Clearly, though, Sallie Mae's best hopes lie in relinquishing its federal charter. Whether Congress takes the unprecedented step of fully privatizing the agency may depend on the how deep its stockholders' pockets are.

Experts say that lawmakers are likely to demand an "exit fee" before it would allow the investor-owned company to fully privatize. Nobody knows how much Congress might demand or, more important, how much stockholders would be willing to pay for the agency's freedom.

"This is all uncharted water," said Smith Barney's Mr. Treadway, who points out that no GSE has ever sought to privatize. "I don't think shareholders will stand much of a fee."

Sallie Mae's Mr. Greene says no numbers have been discussed with federal officials, and he is vague on the issue of how much Congress might expect.

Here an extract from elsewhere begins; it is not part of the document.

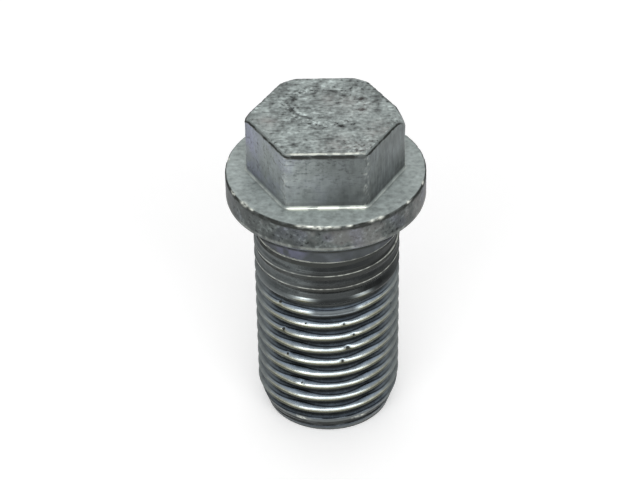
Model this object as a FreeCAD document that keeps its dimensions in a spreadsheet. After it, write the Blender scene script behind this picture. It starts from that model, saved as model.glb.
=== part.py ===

Pointing out that legislation has already slashed its profit margins and left it in the Wall Street dog house, he adds wryly: "In one sense, we aleady feel like we've given."

Others say Congress may not want to lose control of Sallie Mae in case direct lending by the Department of Education flops. "People on capitol hill see Sallie as a government asset," said Dalls investment banker Robert Estrada, a former Bush White House aide who just completed a four-year stint on the agency's board. "Politically, there is less than a 50-50 chance that they'll get approval to privatize."

The matter is far from the Beltway's fast track. Treasury and Department of Education officials are expected to report to Congress as early as this month on whether they support Sallie Mae's privatization.

Even if it does happens, one analyst says it will be tough to repeat the profitable old days.

"What they had in the 1980s is a tough act to follow," said Gary Gordon, a financial services analyst at PaineWebber Inc.